Exercise: Everything from the first line to the line containing "group.add([index], BLADE_THICKNESS /" is to be repeated exactly; nothing past it.

^^^^^^^^^^^^^^^^

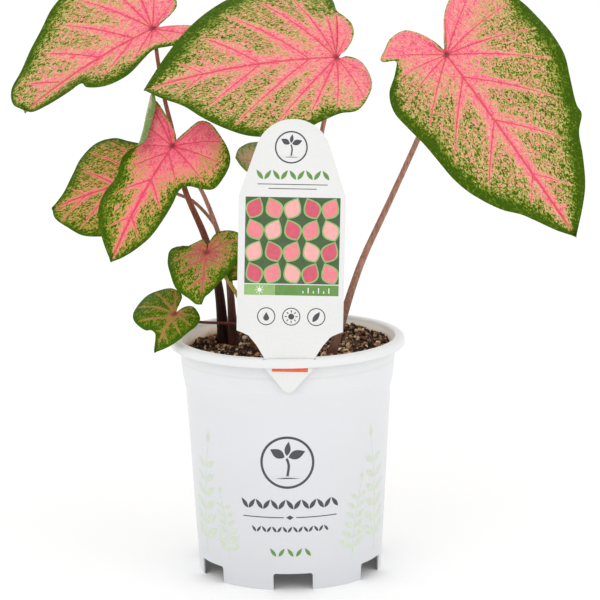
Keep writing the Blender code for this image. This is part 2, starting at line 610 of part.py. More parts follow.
def make_leaf(name, material, parts):
    """Bend a flat grid into the blade: right notch, tip, left notch across, midrib to margin up."""
    leaf = LEAVES[name]
    rays = 2 * leaf["veins"]
    rings = leaf["rings"]
    left, out = flat_rays(leaf, "left", rays, rings)
    right, _ = flat_rays(leaf, "right", rays, rings)
    flat = np.concatenate([right[::-1], left[1:]], axis=0)
    out = np.concatenate([out[::-1], out[1:]], axis=0)
    place = bend_leaf(leaf, flat, out)
    ray = np.abs(np.arange(-rays, rays + 1))
    on_vein = (ray % 2 == 0).astype(float)
    rib = np.maximum(on_vein[:, None] * (1.0 - out ** 2), out == 0.0)
    _, _, face = leaf_axes(leaf)
    place = place - (rib * RIB_DIP)[..., None] * face

    bpy.ops.mesh.primitive_grid_add(x_subdivisions=2 * rays, y_subdivisions=rings, size=1.0)
    blade = bpy.context.object
    blade.name = "leaf_" + name
    corners = np.empty(len(blade.data.vertices) * 3)
    blade.data.vertices.foreach_get("co", corners)
    corners = corners.reshape(-1, 3)
    column = np.rint((corners[:, 0] + 0.5) * 2 * rays).astype(int)
    row = np.rint((corners[:, 1] + 0.5) * rings).astype(int)
    blade.data.vertices.foreach_set("co", (place[column, row] * MM).ravel())
    group = blade.vertex_groups.new(name="thickness")
    for index, weight in enumerate(rib[column, row]):
        group.add([index], BLADE_THICKNESS / RIB_THICKNESS * (1.0 - weight) + weight, "REPLACE")

    shape = bmesh.new()
    shape.from_mesh(blade.data)
    bmesh.ops.remove_doubles(shape, verts=shape.verts, dist=0.00002)
    bmesh.ops.dissolve_degenerate(shape, dist=0.00002, edges=shape.edges)
    bmesh.ops.triangulate(shape, faces=shape.faces, quad_method="SHORT_EDGE")
    bmesh.ops.recalc_face_normals(shape, faces=shape.faces)
    total = sum((part.normal * part.calc_area() for part in shape.faces), Vector())
    if total.dot(Vector(face)) < 0.0:
        bmesh.ops.reverse_faces(shape, faces=shape.faces)
    shape.to_mesh(blade.data)
    shape.free()
    solid = blade.modifiers.new("thickness", "SOLIDIFY")
    solid.thickness = RIB_THICKNESS * MM
    solid.offset = -1.0
    solid.vertex_group = group.name
    solid.use_rim = True
    blade.data.materials.append(material)
    smooth_shade(blade.data, 60.0)
    move_to(blade, parts)
    return blade


def make_petioles(parts):
    material = new_material("petiole brown", (0.32, 0.17, 0.13), 0.6)
    for name in PETIOLES:
        path, radii = petiole_path(name)
        mesh = tube_mesh("petiole_" + name, path, radii)
        smooth_shade(mesh)
        add_object("petiole_" + name, mesh, material, parts)


def main():
    clear_scene()
    parts = new_collection("potted caladium")
    cutters = new_collection("cutters")
    make_pot(parts, cutters)
    make_soil(parts, cutters)
    make_tubers(parts)
    make_label(parts)
    make_petioles(parts)
    pink = new_material("leaf pink and green", (0.55, 0.30, 0.22), 0.45)
    for name in LEAVES:
        make_leaf(name, pink, parts)


main()
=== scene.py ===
# %% [markdown]
# # A young caladium in its nursery pot
#
# This script dresses a potted caladium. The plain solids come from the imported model, and every
# piece below keeps the place and form of the solid that it stands for. Here the leaves get fine
# meshes with real veins and a pink and green pattern, the petioles their specks, the pot its
# rounded lip and printed sprigs, the label its print, and the soil its crumbs of bark and perlite.
#
# Lengths are millimetres in the script's values, and MM turns them into Blender's metres.

# %% Load the plain plant and count its nodes
import math

import bmesh
import bpy
import numpy as np
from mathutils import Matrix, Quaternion, Vector


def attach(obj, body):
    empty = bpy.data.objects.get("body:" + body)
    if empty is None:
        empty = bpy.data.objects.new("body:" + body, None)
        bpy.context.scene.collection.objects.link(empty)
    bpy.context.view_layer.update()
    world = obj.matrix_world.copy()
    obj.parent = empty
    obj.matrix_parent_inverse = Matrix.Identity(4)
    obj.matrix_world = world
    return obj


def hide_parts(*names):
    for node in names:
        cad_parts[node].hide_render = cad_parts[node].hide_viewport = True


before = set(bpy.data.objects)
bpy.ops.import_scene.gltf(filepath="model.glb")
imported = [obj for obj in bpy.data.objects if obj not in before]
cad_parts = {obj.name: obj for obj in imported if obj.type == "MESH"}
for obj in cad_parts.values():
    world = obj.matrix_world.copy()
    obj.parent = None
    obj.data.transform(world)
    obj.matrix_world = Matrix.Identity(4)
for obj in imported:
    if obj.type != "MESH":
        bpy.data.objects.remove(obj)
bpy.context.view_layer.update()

MM = 0.001
print("nodes in the plain model:", len(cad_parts))

# %% [markdown]
# ## Camera
#
# The photographer stood about a metre and a half away with a long lens, a little above the leaves.
# A long lens keeps the pot's sides nearly straight, so the distance was found from how round the
# pot's lip looks, and the lens from how large the pot is in the picture.

# %% Place the camera
CAMERA_PLACE = Vector((0.0, -1.5, 0.444))
CAMERA_TARGET = Vector((0.0067, 0.0, 0.1432))
CAMERA_ROLL = -0.0119
SENSOR_WIDTH = 36.0
FOCAL_LENGTH = 175.54

aim = (CAMERA_TARGET - CAMERA_PLACE).to_track_quat("-Z", "Y")
bpy.ops.object.camera_add(location=CAMERA_PLACE)
camera = bpy.context.object
camera.rotation_mode = "QUATERNION"
camera.rotation_quaternion = aim @ Quaternion((0.0, 0.0, 1.0), CAMERA_ROLL)
camera.data.sensor_width = SENSOR_WIDTH
camera.data.lens = FOCAL_LENGTH
bpy.context.scene.camera = camera
print("camera at", tuple(round(value, 3) for value in CAMERA_PLACE))

# %% [markdown]
# ## Small helpers
#
# A shape in Blender is often a plain grid whose points are then moved by a rule. These helpers
# start a piece, move its points, finish its modifiers and put it on the plant's one body.

# %% Helpers for pieces
def deselect():
    bpy.ops.object.select_all(action="DESELECT")


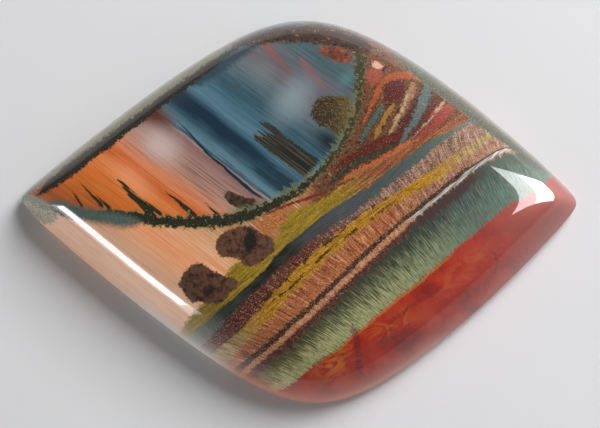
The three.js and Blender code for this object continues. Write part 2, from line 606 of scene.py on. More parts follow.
# %% Noises that many layers share
silk = noise(local(ruled, angle=SILK_ANGLE, size=(5.0, 0.12)))
broad_silk = noise(local(ruled, angle=SILK_ANGLE, size=(14.0, 0.8)), 1.0, 2.0, 0.5)
grit = noise(ruled, 8.5, 3.0, 0.75, depth=height)
crumb = noise(ruled, 2.2, 3.0, 0.6, depth=height)
clouds = noise(ruled, 0.42, 3.0, 0.55)
fray = noise(ruled, 4.2, 3.0, 0.7) - 0.5
fibres = noise(local(fan, size=(0.17, 1.5)), 1.0, 3.0, 0.7)
fringe_teeth = noise(local(fan, size=(0.36, 6.0)), 1.0, 3.0, 0.7) - 0.5
thread = spread(silk, 0.32, 0.68)
streaks = spread(noise(local(fan, size=(1.4, 0.14))), 0.32, 0.68)
cross = spread(fibres, 0.32, 0.68)
specks = spread(grit, 0.34, 0.66)
print("shared noises are ready:", len(tree.nodes), "nodes so far")

# %% [markdown]
# ## The silk ground
#
# Tiger eye gets its silk from fibres that once grew side by side across an open crack. Seen along
# the stone's top they are stripes that fall to the right: iron-stained orange at the left, then
# a mauve stretch where the stain thins out, then the blue-grey of unrusted fibres. One colour ramp
# across the fibres gives all of it. Two stretched noises push the ramp's value to and fro, which
# turns clean stripes into silk.

# %% Paint the silk
SILK_LOW, SILK_HIGH = -13.0, 14.0
SILK_STOPS = [
    (-13.0, (190, 100, 46)), (-9.4, (206, 108, 42)), (-7.4, (220, 118, 50)), (-6.3, (228, 132, 70)),
    (-5.4, (202, 92, 32)), (-4.6, (222, 132, 84)), (-3.7, (196, 142, 120)), (-2.8, (172, 136, 122)),
    (-1.7, (160, 124, 114)), (-1.1, (140, 98, 92)), (-0.8, (168, 148, 148)), (-0.62, (28, 54, 70)),
    (-0.35, (98, 132, 146)), (0.35, (66, 100, 116)), (0.9, (34, 62, 78)), (1.6, (24, 48, 64)),
    (2.1, (56, 90, 106)), (2.8, (88, 124, 142)), (3.7, (70, 106, 122)), (4.8, (52, 84, 96)),
    (5.8, (84, 104, 112)), (6.8, (92, 106, 112)), (7.9, (104, 92, 96)), (8.7, (96, 98, 104)),
    (9.8, (92, 96, 102)), (10.8, (66, 90, 94)), (13.5, (84, 88, 92)),
]
silk_shift = (broad_silk - 0.5) * 1.1 + (silk - 0.5) * 0.5
ground = ramp(silk_across + silk_shift, SILK_STOPS, SILK_LOW, SILK_HIGH)
print("silk ramp:", len(SILK_STOPS), "colours over", SILK_HIGH - SILK_LOW, "mm")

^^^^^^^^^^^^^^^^

Response:
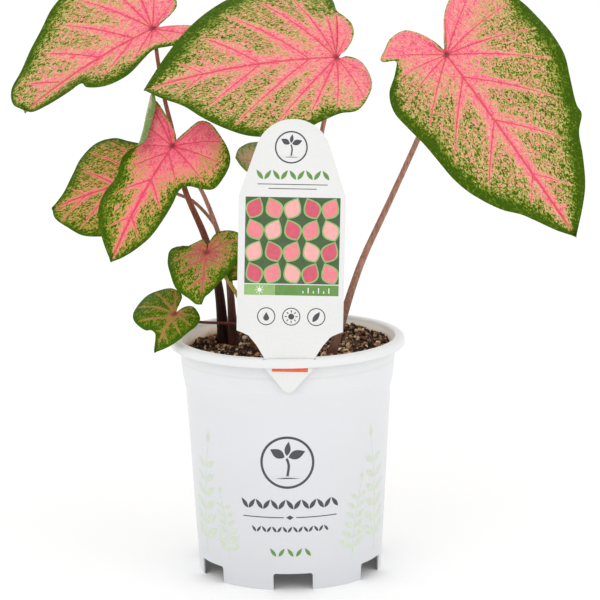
Keep writing the Blender code for this image. This is part 2, starting at line 610 of part.py. More parts follow.
def make_leaf(name, material, parts):
    """Bend a flat grid into the blade: right notch, tip, left notch across, midrib to margin up."""
    leaf = LEAVES[name]
    rays = 2 * leaf["veins"]
    rings = leaf["rings"]
    left, out = flat_rays(leaf, "left", rays, rings)
    right, _ = flat_rays(leaf, "right", rays, rings)
    flat = np.concatenate([right[::-1], left[1:]], axis=0)
    out = np.concatenate([out[::-1], out[1:]], axis=0)
    place = bend_leaf(leaf, flat, out)
    ray = np.abs(np.arange(-rays, rays + 1))
    on_vein = (ray % 2 == 0).astype(float)
    rib = np.maximum(on_vein[:, None] * (1.0 - out ** 2), out == 0.0)
    _, _, face = leaf_axes(leaf)
    place = place - (rib * RIB_DIP)[..., None] * face

    bpy.ops.mesh.primitive_grid_add(x_subdivisions=2 * rays, y_subdivisions=rings, size=1.0)
    blade = bpy.context.object
    blade.name = "leaf_" + name
    corners = np.empty(len(blade.data.vertices) * 3)
    blade.data.vertices.foreach_get("co", corners)
    corners = corners.reshape(-1, 3)
    column = np.rint((corners[:, 0] + 0.5) * 2 * rays).astype(int)
    row = np.rint((corners[:, 1] + 0.5) * rings).astype(int)
    blade.data.vertices.foreach_set("co", (place[column, row] * MM).ravel())
    group = blade.vertex_groups.new(name="thickness")
    for index, weight in enumerate(rib[column, row]):
        group.add([index], BLADE_THICKNESS / RIB_THICKNESS * (1.0 - weight) + weight, "REPLACE")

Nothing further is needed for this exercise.